I promise it’s not! Here’s how I manage everything and how you can do the same.
Step 1: Break Each Task into Manageable Parts
Create separate smaller tasks for each major to-do item of the book. This makes everything seem more doable—instead of having a single huge challenge staring you in the face, you have several bite-size ones that you can accomplish and feel good about.
Here’s an example:
- Write Book
- Dedication Page
- Talking points
- Edit Book
- Review Book
- Typeset Book
- Design Book Cover
- Front Cover
- Back Cover
- Market Book
- Advance reviews
- Online and social media promotions
Step 2: Outsource Most of the Tasks
Assuming you have a day job like me and have other side hustles you’re working on, you don’t have all the time in the world to write a book. Never fear! There is still hope. Outsource every single task to freelancers so you don’t have to bear the burden of writing (much less learning to do book design) by yourself, eating into your precious time. Manage it all like a project manager.

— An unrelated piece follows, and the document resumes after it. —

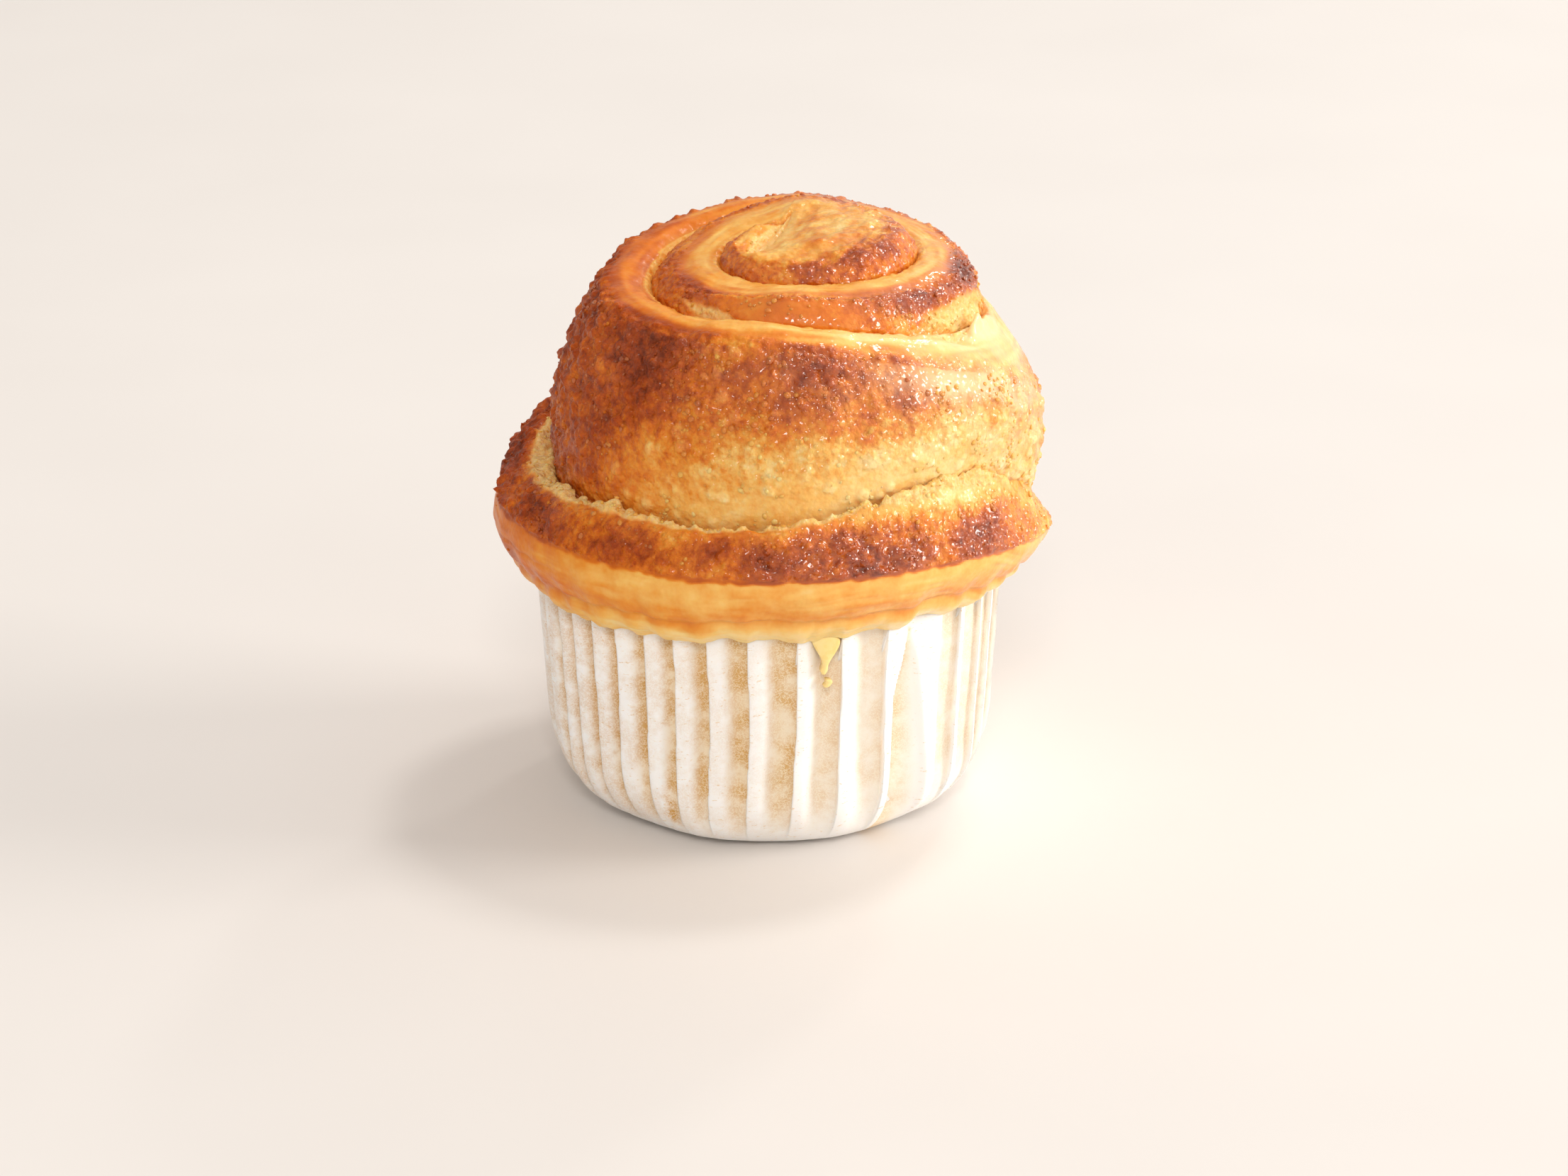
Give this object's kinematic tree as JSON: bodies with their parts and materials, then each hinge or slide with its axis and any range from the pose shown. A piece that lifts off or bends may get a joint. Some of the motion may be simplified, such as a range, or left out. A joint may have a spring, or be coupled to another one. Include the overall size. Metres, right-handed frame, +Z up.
{
  "type": "cruffin",
  "caption": "Spiral laminated pastry with a flared collar, baked in a pleated white paper case; rests on the case's flat underside.",
  "frame": {"origin": "centre of the paper case's flat underside", "axes": "+Z up through the pastry; -Y is the side the picture shows; the spiral winds outwards counter-clockwise seen from above"},
  "size_m": [0.0752, 0.0732, 0.0788],
  "materials": {
    "baked_crust": "browned, lightly glossy crust",
    "case_paper": "matt greaseproof paper"
  },
  "bodies": {
    "root": {"pastry": "baked_crust", "paper_case": "case_paper"}
  },
  "joints": []
}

This will ensure you can write a book while having a full-time job and still keeping some space for side hustles.
You will be working on the book an hour or less each day to manage its progress.
Step 3: Create an Outline of the Book
Since you have some ideas on your mind regarding the book, start with creating a chapter-by-chapter outline. Record every single idea that pops up in your mind and integrate them into the outline.
Next, outline each subchapter with your ideas. Write talking points for each subchapter. The idea is to convey your thoughts in a concise manner that will help you when recording an audio file (Step 4).
Step 4: Outsource the Writing
Get an audio recorder and record your ideas by talking them out. Rather than scribbling your thoughts in a notebook or typing in a word processor, you can save time by simply talk into a recorder to capture your ideas on every point. This way, you keep all your ideas handy and never have to worry about pen and paper. Nothing is worse than having your ideas scattered all over the place. The best thing about recording your voice is that you can record ideas practically anywhere, even while on the move.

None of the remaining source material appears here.